Book Notes #19: Coaching Agile Teams by Lyssa Adkins

Coaching Agile Teams gives agile coaches the insights to adopt this new mindset and to guide teams to extraordinary performance and environment.

Title: Coaching Agile Teams: A Companion for Scrum Masters, Agile Coaches, and Project Managers in Transition
Author: Lyssa Adkins
Year: 2010
Pages: 352

While coaching agile teams, you can help project teams become outstanding at agile, creating products that make them proud and helping organizations reap the powerful benefits of teams that deliver both innovation and excellence.

Coaching Agile Teams is for ‘Scrum Masters, Agile Coaches, and Project Managers,’ however, its guidance and advice extend to anyone associated with an agile team.

As a result, I gave this book a rating of 7.5/10.

For me, a book with a note 10 is one I consider reading again every year. Among the books I rank with 10, for example, is Dale Carnegie’s How to Win Friends and Influence People.
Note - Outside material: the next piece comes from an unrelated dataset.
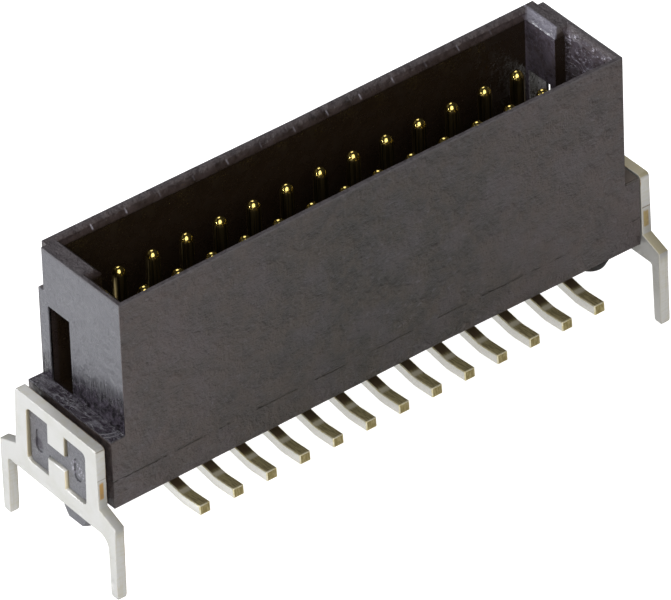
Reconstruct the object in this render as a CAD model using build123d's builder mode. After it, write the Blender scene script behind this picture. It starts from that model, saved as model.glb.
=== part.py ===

Overview of Coaching Agile Teams

More and more frequently, Scrum Masters and project managers are being asked to coach agile teams. But it’s a challenging role. It requires new skills—as well as a subtle understanding of when to step in and when to step back. 

Migrating from “command and control” to agile coaching requires a whole new mindset.

In Coaching Agile Teams, Lyssa Adkins gives agile coaches the insights they need to adopt this new mindset and guide teams to extraordinary performance in a re-energized work environment. 

Some key insights and learnings from Coaching Agile Teams:

 – The importance of understanding and embracing the agile values and principles, and using them as a foundation for coaching and leading agile teams.

 – The importance of creating a safe and collaborative environment where team members feel comfortable sharing their thoughts and ideas, and are empowered to make decisions.

 – The importance of effective communication, both within the team and with stakeholders, to ensure that everyone is on the same page and that the team is able to deliver value to the customer.

 – The importance of continuous improvement, both for the team and for the individual team members, to ensure that the team is constantly learning and improving.

 – The importance of effective problem-solving and decision-making, and how to use techniques like root cause analysis and retrospection to identify and address problems.

 – The importance of understanding and managing different personalities and communication styles, and how to use this understanding building a more cohesive and effective team.

You’ll gain a deep view into the role of the agile coach, discover what works and what doesn’t, and learn how to adapt powerful skills from many allied disciplines, including the fields of professional coaching and mentoring.

My Book Highlights & Quotes

“… We practice mastering ourselves in the moment so that we can better open ourselves to being a servant leader and to harness our emotions and choose what to do with our reactions…”

“… To be full of love and enthusiasm for your work is a prerequisite for collaboration, a professional obligation…”

“… Clients’ needs change. What the team can do is known only to them and changes over time. The world moves at an unbelievably fast pace and creates situations no one could have foreseen. You cannot make a commitment on anyone else’s behalf and expect committed behavior from them…”

“… When coaching product owners, your job is to help them get that one combination criterion—business value—to the top of their definition of priority…”

“… A ScrumMaster who takes teams beyond getting agile practices up and running into their deliberate and joyful pursuit of high performance is an agile coach…”

“… Agile coaching matters because it helps in both of these areas—producing products that matter in the real, complex, and uncertain world, and adding meaning to people’s work lives…”

“… Teams that fail together and recover together are much stronger and faster than ones that are protected…”

“… A friend loves you just the way you are. A coach loves you too much to let you stay that way…”

“… The most important thing you can do in the face of your mistake is to model the agile value of openness. Transparently and with humility, simply own up to the impact of the mistake, and apologize for it. Tell the team which agile value or principle your mistake undermined so they can learn from your example…”

“… Agile coaching is more about who you are and what behaviors you model than it is about any specific technique or idea you bring to the team…”

“… Agile is easy to get going yet hard to do well. Many reasons collude to make this so. Chief among them is that agile exposes the dirt people have been sweeping under the rug for years. Who wants to look at that? Yet, we must…”

In conclusion, Coaching Agile Teams by Lyssa Adkins is an excellent resource for anyone looking to lead and coach agile teams. 

Coaching Agile Teams provides a comprehensive understanding of the agile values and principles, and how to use them as a foundation for coaching and leading teams. 

Coaching Agile Teams also offers practical guidance on how to create a safe and collaborative environment, effective communication, continuous improvement, problem-solving, decision-making, and managing different personalities. 

Whether you are a seasoned agile coach or just starting out, Coaching Agile Teams is a must-read for anyone looking to lead and coach high-performing agile teams.

I am incredibly grateful that you have taken the time to read this post.